The Benevento Tart recipe is truly surprising!
A shortcrust pastry base on which Savoyard biscuits are placed, soaked in milk, sugar, eggs and… Strega liqueur, the most famous (and fragrant) of Benevento. The result is surprising, it looks like a very soft and moist cream, very fragrant. You’ll love it, so… try it!
Ingredients:
Shortcrust pastry base
- 200 g of type 1 flour
- 150 g of butter
- 100g of granulated sugar
- grated lemon zest
- 1 pinch of salt
- 2 egg yolks
For the stuffing
- 500 ml of milk
- Lemon zest
- 130 g of granulated sugar
- 20 g of Strega Liqueur
- 3 whole eggs
- ladyfingers (I prefer the Sardinian ones, called “pistoccheddos”)

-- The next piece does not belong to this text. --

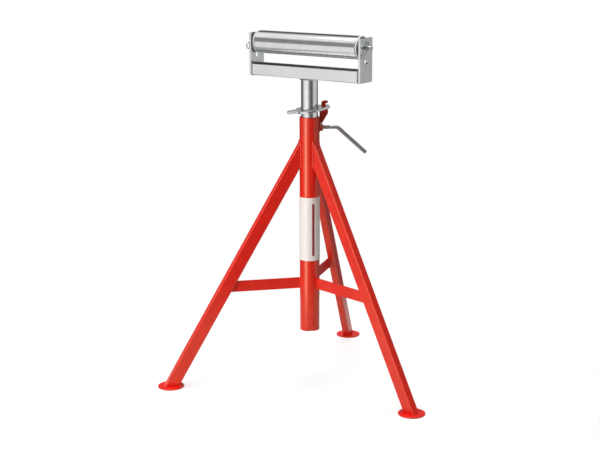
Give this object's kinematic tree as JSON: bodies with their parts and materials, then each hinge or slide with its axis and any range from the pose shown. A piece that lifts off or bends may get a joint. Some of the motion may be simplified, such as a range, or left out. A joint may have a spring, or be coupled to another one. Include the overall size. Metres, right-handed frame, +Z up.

For the shortcrust pastry: if you have a planetary mixer, knead the cold ingredients quickly until you obtain a homogeneous mixture that comes away from the sides well. Place the pastry in the fridge covered with baking paper and leave to rest for at least 30 minutes.
If you work by hand you can follow the instructions in the basic recipe.
Lightly flour the surface. roll out the pastry with a rolling pin and line a 22-24 cm diameter tart mold with a loose bottom. Prick the bottom with the tines of a fork and place in the fridge for 20 minutes to consolidate.
At this point, heat the milk, when it is about to boil, remove it from the heat and add the lemon peels and sugar and mix well to dissolve the sugar. Transfer to a bowl and wait for it to become lukewarm, and then add the liqueur and eggs. Mix the mixture well with a fork until you obtain a light yellow and homogeneous liquid.
Take out the mold with the pastry and place the ladyfingers in the mold in a fishbone pattern, possibly cutting out some biscuits to fill all the spaces. At this point go with a spoon. pour the filling liquid onto the ladyfinger biscuits, a little at a time, letting the biscuits absorb the liquid and become soft.
Add all the liquid and bake at 170°C in the static oven for about 45 minutes, until the tart becomes colored on the surface. Remove from the oven, wait for it to cool and place it on a serving plate.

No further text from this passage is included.